What has been the best experience?

“It is difficult to define the best experience during my two (very intense) years abroad. Fortunately, I was able to live through several beautiful experiences. However, if I had to choose one I’d say the emotions and excitement I felt before my first class on my first day of teaching, which were invigorating. I felt a renewed strength within myself. For the first time, I could finally spread my knowledge. I loved the idea of perhaps having contributed to the success of the future aspirations of the most enterprising students.”

teaching abroad

How do you feel about the culture so far? Do you feel like you have immersed yourself into the culture?

“I believe that I will never cease to immerse myself in this exciting and profoundly different culture. I have new emotions every day experiencing it. The linguistic aspect always remains the most arduous goal to achieve. The Thai language consists of 44 basic consonants that represent 21 distinct consonant sounds. Thai is a tonal language with five tones (and the tones matter!). The tone of a syllable is determined by a combination of the class of consonant, the type of syllable (open or closed), the tone marker and the length of the vowel. As for the social aspect, I must say that it is very easy to make good friends with the Thai people. It is impossible to stop discovering and understanding new life behaviors and habits of these smiling and carefree people.”

A New Life in Asia Because of an International Job

Diego enjoys his international job in education. His new life in Asia has brought him joy both professionally and personally. He explained some of the differences in the school calendar that impact his life.
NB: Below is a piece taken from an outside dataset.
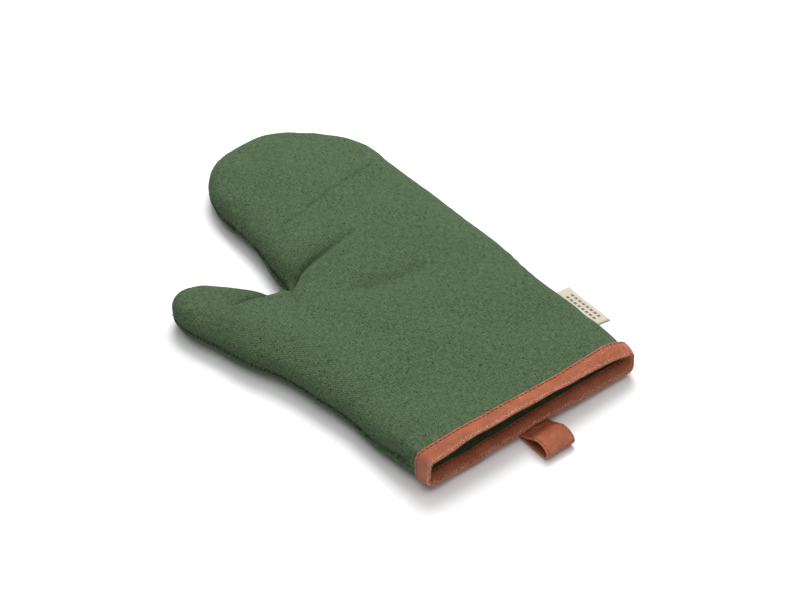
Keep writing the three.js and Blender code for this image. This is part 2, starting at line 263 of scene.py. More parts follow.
def panel_height(plan, side, from_seam):
    """The height of a panel's outside over plan points at a distance from the seam."""
    section = section_at(plan[:, 1])
    inward = 1 - np.clip(from_seam / section["round"], 0, 1)
    power = section["power"]
    lift = (1 - inward ** power) ** (1 / power)
    return section["seam"] + SIGN[side] * section[PANEL_NAME[side]] * lift


def cuff_edge(side, y):
    """How far across one side of the cuff lies, at a distance from the mouth."""
    return mix(side[0][0], side[1][0], y / CUFF_LENGTH)


SEAM_STEPS = 60
CUFF_PLACES = (MOUTH_EDGE, SQUEEZE_END, CUFF_LENGTH)


def seam_path():
    """The seam in plan, from the mouth's left end round to its right end."""
    left = [(cuff_edge(CUFF_LEFT, y), y) for y in CUFF_PLACES]
    right = [(cuff_edge(CUFF_RIGHT, y), y) for y in CUFF_PLACES[::-1]]
    return catmull_rom([*left, *SEAM_POINTS, *right], SEAM_STEPS)


SEAM = seam_path()


def seam_in_space():
    """The seam at its height, before the cuff is warped."""
    return np.column_stack([SEAM, section_at(SEAM[:, 1])["seam"]])


MESH_STEP = 4.4                     # spacing of the coarse cloth mesh
RING_ARCS = (0, 0.9, 2.2, 4.2, 7.0, 10.0, 13.0)     # distances up the rounded side from the seam
RING_INSETS = [BODY["round"] * (1 - math.cos(arc / BODY["round"])) for arc in RING_ARCS]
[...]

However, overall, he feels very pleased with his life and job abroad.

Thailand has a school calendar unique from the Western part of the globe. They begin their school year in May and finish in April. They have two breaks over the months of October and April. Diego goes back to Italy in October each year. He works for a government school, which is Buddhist. This means that he typically works through the month of December. He does not get the Christmas holiday off if the school is Buddhist. Some schools in Thailand give the holiday off, however, it depends on the school and its religious orientation. Regardless, Diegos’s school gets December 31 and January 1 off for a holiday.